12.4 End-of-Chapter Material

Chapter Summary

  1. Australia is an independent country and a relatively low-elevation island continent that is distinguished by its large semiarid interior region called the outback. Two core areas with moderate Type C climates along the eastern and western coasts hold most of the modest population of about twenty-two million.
  2. Great Britain colonized Australia and first used it as a prison colony. European traditions and heritage prevail, with English as the main language and Christianity as the main religion. The Aborigines had been there for tens of thousands of years before the Europeans arrived but only about four hundred fifty thousand remain.

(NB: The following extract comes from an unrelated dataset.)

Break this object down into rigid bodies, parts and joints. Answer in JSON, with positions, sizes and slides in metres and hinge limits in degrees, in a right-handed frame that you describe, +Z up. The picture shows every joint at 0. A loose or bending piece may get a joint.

  3. The traditional method of gaining wealth in Australia has been through agricultural production. In the latter half of the twentieth century, the export of minerals and raw materials became a major method of gaining wealth. In the past decade, tourism has risen to Australia’s number one means of gaining wealth. Physical features such as the Great Barrier Reef, the outback, and the many unique animals make Australia a destination for world travelers.
  4. New Zealand is about 1,500 miles to the east of Australia across the Tasman Sea. The two main islands of New Zealand have high relief, with the Southern Alps located on the South Island. Moderate climate conditions and adequate rainfall make New Zealand an appealing place for agriculture and tourism. The remote locations create an element of isolation that is a cost consideration for travel and trade.

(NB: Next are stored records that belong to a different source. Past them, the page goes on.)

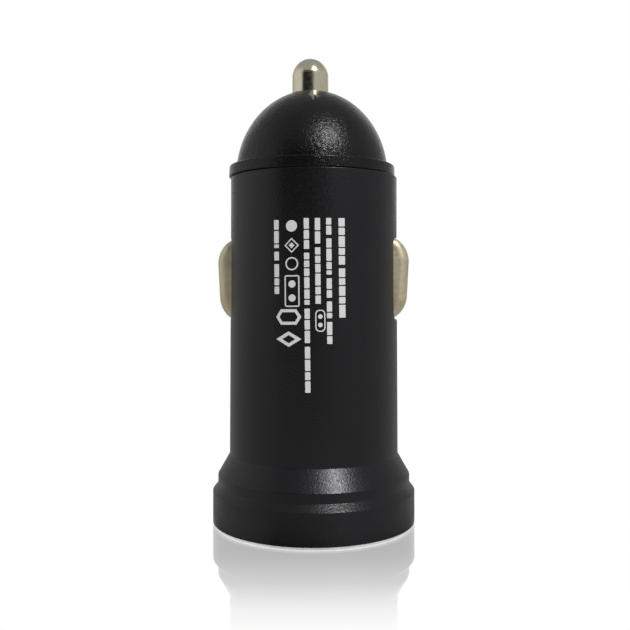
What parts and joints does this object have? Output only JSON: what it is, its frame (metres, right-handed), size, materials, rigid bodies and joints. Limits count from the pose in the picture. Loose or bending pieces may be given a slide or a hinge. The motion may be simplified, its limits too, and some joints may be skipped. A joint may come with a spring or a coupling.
{
  "type": "car usb charger plug",
  "caption": "Black metal plug for a vehicle's 12 V power socket, with a domed nose, a sprung centre pin, sprung side contacts and a USB-A charging port in its wider head.",
  "frame": {"origin": "centre of the head's rim, on the plane the plug stands on", "axes": "+Z along the plug toward the centre pin, +X toward one side contact, -Y toward the printed side"},
  "size_m": [0.0252, 0.025, 0.0578],
  "materials": {
    "black_anodised": "bead-blasted and anodised black, satin; bright cut edge on the rim",
    "cap_plastic": "moulded, fine spark texture",
    "pin_nickel": "nickel plate, turned, slightly rubbed",
    "contact_nickel": "nickel plate with a warm tint, satin",
    "spring_steel": "drawn spring wire",
    "terminal_brass": "bare brass",
    "strap_nickel": "nickel-plated strip",
    "carrier_plastic": "natural moulded plastic",
    "plate_plastic": "moulded, satin",
    "shell_steel": "tin-plated sheet",
    "tongue_plastic": "moulded, matt",
    "contact_gold": "gold flash",
    "board_laminate": "solder resist over laminate",
    "ferrite": "pressed ferrite",
    "capacitor_can": "drawn can",
    "chip_epoxy": "moulded epoxy",
    "fuse_ceramic": "glazed body",
    "resistor_ceramic": "glazed film on ceramic",
    "capacitor_ceramic": "fired ceramic"
  },
  "bodies": {
    "plug": {"housing": "black_anodised", "nose_cap": "cap_plastic", "pin_spring": "spring_steel", "positive_terminal": "terminal_brass", "contact_spring_left": "spring_steel", "contact_spring_right": "spring_steel", "spring_carrier": "carrier_plastic", "ground_strap": "strap_nickel", "face_plate": "plate_plastic", "usb_shell": "shell_steel", "usb_insulator": "tongue_plastic", "usb_contacts": "contact_gold", "main_board": "board_laminate", "power_inductor": "ferrite", "input_capacitor": "capacitor_can", "output_capacitor": "capacitor_can", "converter_chip": "chip_epoxy", "protocol_chip": "chip_epoxy", "rectifier_diode": "chip_epoxy", "chip_fuse": "fuse_ceramic", "chip_resistors": "resistor_ceramic", "chip_capacitors": "capacitor_ceramic"},
    "pin": {"centre_pin": "pin_nickel"},
    "left_contact": {"side_contact_left": "contact_nickel"},
    "right_contact": {"side_contact_right": "contact_nickel"}
  },
  "joints": [
    {"name": "pin_slide", "type": "slide", "parent": "plug", "child": "pin", "axis": [0, 0, -1], "range_m": [0, 0.0035], "stiffness_N_per_m": 900, "springref_m": -0.003, "deforming": ["pin_spring"]},
    {"name": "left_contact_slide", "type": "slide", "parent": "plug", "child": "left_contact", "axis": [1, 0, 0], "range_m": [0, 0.0014], "stiffness_N_per_m": 1500, "springref_m": -0.0015, "deforming": ["contact_spring_left"]},
    {"name": "right_contact_slide", "type": "slide", "parent": "plug", "child": "right_contact", "axis": [-1, 0, 0], "range_m": [0, 0.0014], "stiffness_N_per_m": 1500, "springref_m": -0.0015, "deforming": ["contact_spring_right"]}
  ]
}
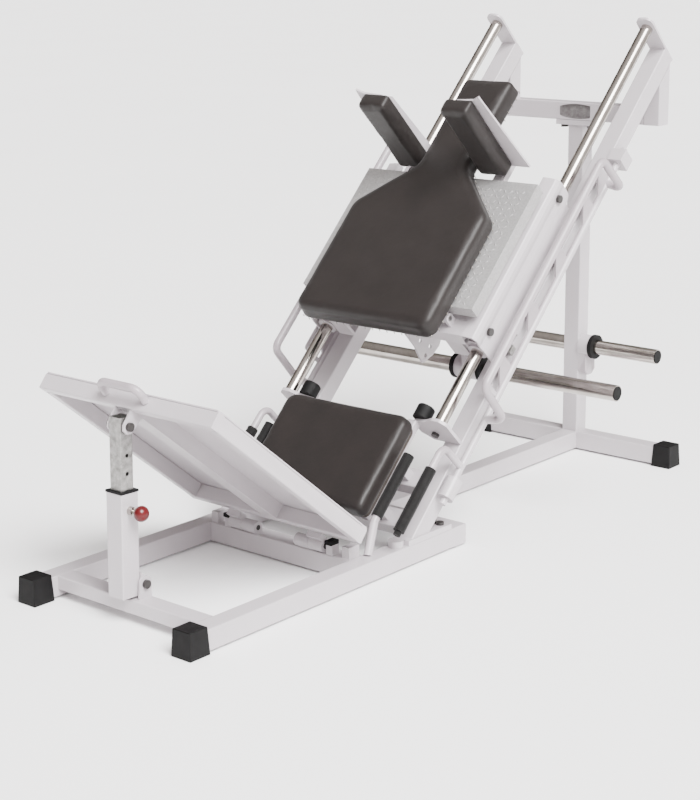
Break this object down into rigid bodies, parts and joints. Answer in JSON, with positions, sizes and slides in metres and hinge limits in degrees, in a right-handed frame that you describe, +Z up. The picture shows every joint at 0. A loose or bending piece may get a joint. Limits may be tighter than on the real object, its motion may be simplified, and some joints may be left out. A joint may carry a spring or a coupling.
{
  "type": "leg press machine",
  "caption": "Plate-loaded leg press with a sled on inclined rods, padded press plate, seat, tilting foot platform and swinging safety racks",
  "frame": {"origin": "middle of the footprint, on the floor", "axes": "+X to the right seen from the front, +Y from the foot platform to the upright, +Z up"},
  "size_m": [1.11, 2.2729, 1.4988],
  "materials": {
    "white_paint": "satin powder coat",
    "rubber": "matt moulded rubber",
    "foam": "matt foam grip",
    "chrome": "polished",
    "black_steel": "black oxide",
    "raw_steel": "plain",
    "tread": "diamond tread",
    "vinyl": "grained, semi matt",
    "board": "black-stained ply",
    "badge": "satin",
    "red_plastic": "gloss"
  },
  "bodies": {
    "frame": {"badge": "badge", "centre_rail": "white_paint", "flange_plates": "white_paint", "foot_caps": "rubber", "frame_bolts": "black_steel", "frame_lugs": "white_paint", "front_cross_rail": "white_paint", "guide_rods": "chrome", "middle_cross_rail": "white_paint", "platform_hinge_pins": "black_steel", "rack_bearings": "white_paint", "rail_channels": "white_paint", "rear_beam": "white_paint", "rear_cross_rail": "white_paint", "rod_end_plates": "white_paint", "rubber_stops": "rubber", "seat_board": "board", "seat_frame": "white_paint", "seat_pad": "vinyl", "side_grips": "foam", "side_handles": "white_paint", "side_rails": "white_paint", "storage_collars": "rubber", "storage_horns": "chrome", "storage_hub": "white_paint", "top_frame": "white_paint", "upright": "white_paint"},
    "sled": {"sled_sides": "white_paint", "sled_bearings": "white_paint", "sled_cross_members": "white_paint", "plate_rests": "rubber", "plate_hinge_pin": "raw_steel", "horn_bracket": "white_paint", "weight_horns": "chrome", "horn_collars": "rubber", "index_sector": "white_paint", "sled_bolts": "black_steel", "rack_lugs": "raw_steel"},
    "press_plate": {"tread_plate": "tread", "plate_hinge_barrel": "white_paint", "back_board": "board", "back_pad": "vinyl", "shoulder_pads": "vinyl", "shoulder_brackets": "white_paint"},
    "platform": {"platform_frame": "white_paint", "platform_plate": "white_paint", "platform_handle": "white_paint", "prop_upper_bolt": "black_steel"},
    "prop": {"prop_sleeve": "white_paint", "prop_bushing": "rubber", "plunger_housing": "chrome"},
    "prop_tube": {"prop_inner_tube": "raw_steel"},
    "pull_pin": {"pull_pin": "chrome", "pull_knob": "red_plastic"},
    "rack_left": {"rack_left_plate": "white_paint", "rack_left_bars": "white_paint", "rack_left_grip": "foam"},
    "rack_right": {"rack_right_plate": "white_paint", "rack_right_bars": "white_paint", "rack_right_grip": "foam"}
  },
  "joints": [
    {"name": "sled_slide", "type": "slide", "parent": "frame", "child": "sled", "axis": [0, 0.7071, 0.7071], "range_m": [-0.209, 0.68]},
    {"name": "press_plate_tilt", "type": "hinge", "parent": "sled", "child": "press_plate", "pos_m": [0, 0.05089, 0.67006], "axis": [1, 0, 0], "range_deg": [0, 80]},
    {"name": "platform_tilt", "type": "hinge", "parent": "frame", "child": "platform", "pos_m": [0, -0.453, 0.088], "axis": [1, 0, 0], "range_deg": [-10, 5]},
    {"name": "prop_swing", "type": "hinge", "parent": "frame", "child": "prop", "pos_m": [0, -1.014, 0.105], "axis": [1, 0, 0], "range_deg": [-9.52, 4.76]},
    {"name": "prop_extend", "type": "slide", "parent": "prop", "child": "prop_tube", "axis": [0, 0.029, 0.9996], "range_m": [-0.0491, 0.09809]},
    {"name": "pin_pull", "type": "slide", "parent": "prop", "child": "pull_pin", "axis": [1, 0, 0], "range_m": [-0.007, 0.008]},
    {"name": "rack_left_swing", "type": "hinge", "parent": "frame", "child": "rack_left", "pos_m": [-0.35, 0.29484, 0.58875], "axis": [0, -0.7071, -0.7071], "range_deg": [-6, 20]},
    {"name": "rack_right_swing", "type": "hinge", "parent": "frame", "child": "rack_right", "pos_m": [0.35, 0.29484, 0.58875], "axis": [0, 0.7071, 0.7071], "range_deg": [-6, 20]}
  ],
  "couplings": [
    {"joint": "prop_swing", "follows": "platform_tilt", "ratio": 0.951},
    {"joint": "prop_extend", "follows": "platform_tilt", "m_per_rad": -0.56146}
  ]
}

  5. The Maori people from Polynesia inhabited New Zealand before the British colonized it. The Maori had conflicts with the British and, later, the government over the loss of lands and legal arrangements. The Maori make up less than 10 percent of the 4.3 million people in New Zealand. The Maori situation has common ground with the situation with the Aborigines in Australia, who also have been working to regain land rights and legal settlements.
  6. New Zealand’s economic situation has evolved to accommodate international market prices and demands as well as the internal business and political climate of the country. The main economic activity has been agricultural exports, but the country has been diversifying into industrial processes and tourism. Natural gas development has also been expanding.